Equine sport is often lauded as one of the forerunners for gender equality, with the FEI (Federation Equestre Internationale) highlighting male and female competitors competing on equal terms as part of its #TwoHearts campaign.
Looking at the data from the recent Rio Olympics, human competitors across all three disciplines were a fairly even mix of male and female: 61.5% were male and 38.5% were female. For equines, however, there is a starkly different story. Do women and mares have more in common than we think?
Horse sport’s image of equality and unity is, foremost, a product of the immense level of teamwork between horse and rider, hence the FEI’s campaign for a higher social media presence throughout the recent Olympics being headed by the hashtag #TwoHearts. So, let’s focus on the equine half of the team. Overall, through all of the Olympic Equestrian events, 81.5% of the horses were geldings or stallions. Mares are well known to be less popular than male horses, but why such a massive preference?
When t-shirts and hoodies with the slogan “moody mare” are commonly available on Amazon and at most large shows, and adverts for mares for sale often promote the attribute “not mareish”, we begin to get a glimpse of why mares might be avoided. What is it inherent in being a mare which makes them so undesirable? Due to the heightened hormonal changes in mares which come about from their fertility, they are seen as less biddable, more stroppy, and unpredictable. And, because of these assumed attributes, they are also generally seen as less reliable athletes. Sound familiar?
A well-used adage in riding is that you can tell a gelding, but have to ask a mare. In my experience, males are just as likely as females to object to an instruction – human or equine. But, of course, it’s expected of females because they menstruate. How many of us, when angry at something perfectly legitimate, have been brushed aside with a flippant remark along the lines of “Wow, it’s someone’s time of the month, is it?” Just like human women, mares are assumed to be hysterically hormonal and unmanageable. This way of thinking entirely writes off the hours and hours of training put in by both horse and rider and reduces them to mere brood mares. What does it say about us, when we clearly have an inability to see past mares’ reproductive functions?

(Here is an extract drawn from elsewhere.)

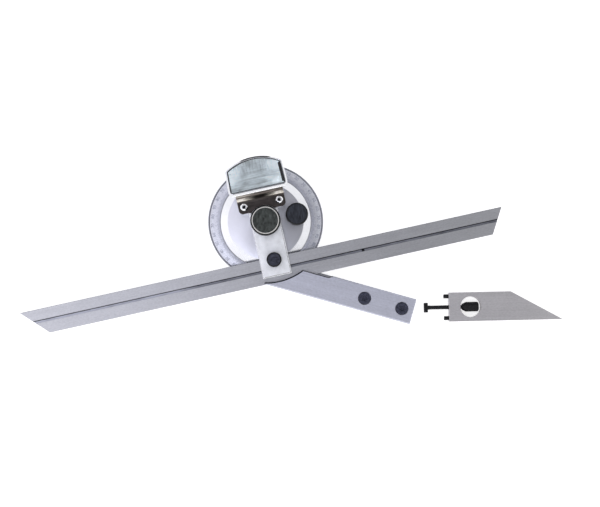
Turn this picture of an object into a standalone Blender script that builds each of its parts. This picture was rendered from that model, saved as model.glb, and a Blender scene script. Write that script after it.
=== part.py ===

Despite this, at the Rio Olympics, around 10% more riders rode a mare in showjumping or eventing than in dressage, supporting another saying: “a good mare will bust a gut for you.” Riders like Jonelle Price, Sam Griffiths, and John Whittaker are at the top of their games riding mares. Jonelle and Classic Moët are widely regarded in this moment as the best cross country combination in the world. Possibly the best example of a gutsy mare is Little Tiger, one of the smallest horses ever to compete at four star level eventing. Yet, in my opinion, it isn’t that it takes a “good mare” to bust a gut for you; it’s an equine partner with whom you have a strong connection and partnership, regardless of sex. The top combinations are the ones that click, and work in harmony regardless of sex of horse or rider. Take Olympic Dressage champions Charlotte Dujardin and Valegro for example – one of the world’s most harmonious and successful combinations, consisting of a woman and a gelding. Or, perhaps, Scott Brash, former world number one showjumper – his stable consists of eight horses, three mares and five geldings, and each are phenomenally successful in their own rights. I’m sure neither riders give a bother about the sexes of the horses they ride.
The top prizes go to the top combinations. It’s time we took every horse on their individual potential and personality, regardless of sex. Again… sound familiar?